Importante acrescentar aos apontamentos de Agnes, outros fatores apontados pelas mulheres além da “falta de perfil”, na pesquisa realizada pela ONG #ElasNoPoder. “Não está no foco”, “Desinteresse” e “Medo” figuram entre as razões apontadas pelas mulheres para não se candidatarem a cargos eletivos — uma demonstração inequívoca da reticência feminina em ocupar espaços sabidamente hostis. O próprio diagnóstico do estudo “Perfil da Mulher na Política” aponta a importância de atuar na ambição política das mulheres. 

 

Dados da pesquisa “Mulher Na Política”, da ONG Elas No Poder

 

“De fato, a política ainda é um espaço muito hostil para todas as mulheres e suas diversidades.

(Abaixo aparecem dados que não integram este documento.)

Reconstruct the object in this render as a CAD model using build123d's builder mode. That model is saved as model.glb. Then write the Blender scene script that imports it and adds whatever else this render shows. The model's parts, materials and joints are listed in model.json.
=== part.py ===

O projeto Elas Por Elas nasceu justamente a partir desse diagnóstico. Queremos abrir as portas da política para ampliar a participação das mulheres, criando um ambiente mais justo, saudável, diverso e democrático”, explica Anne Karolyne, secretária nacional de mulheres do PT. 

 

Projeto Elas Por Elas

O protagonismo das mulheres em lutas políticas e sociais é histórico e está ainda mais evidente neste momento de avanço de pautas conservadoras e consecutivos retrocessos promovidos pelo governo Bolsonaro. O projeto Elas Por Elas, desenvolvido pela Secretaria Nacional de Mulheres do PT,  tem por objetivo impulsionar a participação de mulheres na política e construir uma plataforma feminista para o Brasil.